2025 achève et on dirait que les girly pops se sont toutes passé le mot pour sortir les gros canons maintenant. Peut-être qu’elles attendaient sagement que la vague Taylor Swift passe ; dans l’industrie, c’est un secret de Polichinelle que les artistes redoutent les éclipses médiatiques déclenchées par les sorties d’album de madame Travis Kelce.

Qu’importe, l’important c’est qu’on soit gâtées, même si, avouons-le, on a été plutôt tannantes dans la dernière année.

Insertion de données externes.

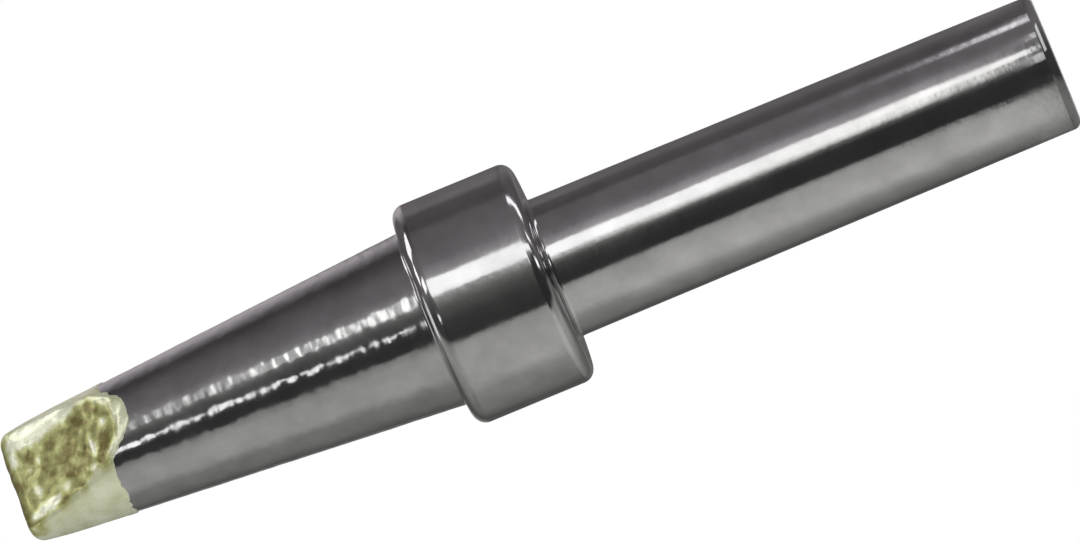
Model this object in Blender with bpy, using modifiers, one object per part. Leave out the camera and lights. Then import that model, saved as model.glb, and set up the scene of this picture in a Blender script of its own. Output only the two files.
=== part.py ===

En l’espace d’environ deux semaines, on a eu droit au solide album de Lily Allen (dont j’ai parlé ici) ainsi qu’à de nouveaux singles de Katy Perry (bandaids, une chanson au sujet de sa relation toxique avec Legolas dont on se fout pas mal maintenant qu’elle est avec le monsieur qui a légalisé le weed au Canada), Hilary Duff (Mature, une toune qui a l’air basic af en surface, mais qui met le Petit Chaperon rouge en garde contre le grand méchant loup), Charli XCX (House, en vue d’une nouvelle adaptation sexu des Hauts de Hurlevents d’Emily Brontë sur grand écran) et Robyn (Dopamine, un hit qui lui ressemble, mais dont le vidéoclip a l’air d’une annonce pour les savons Dove au plus fort du mouvement body positive).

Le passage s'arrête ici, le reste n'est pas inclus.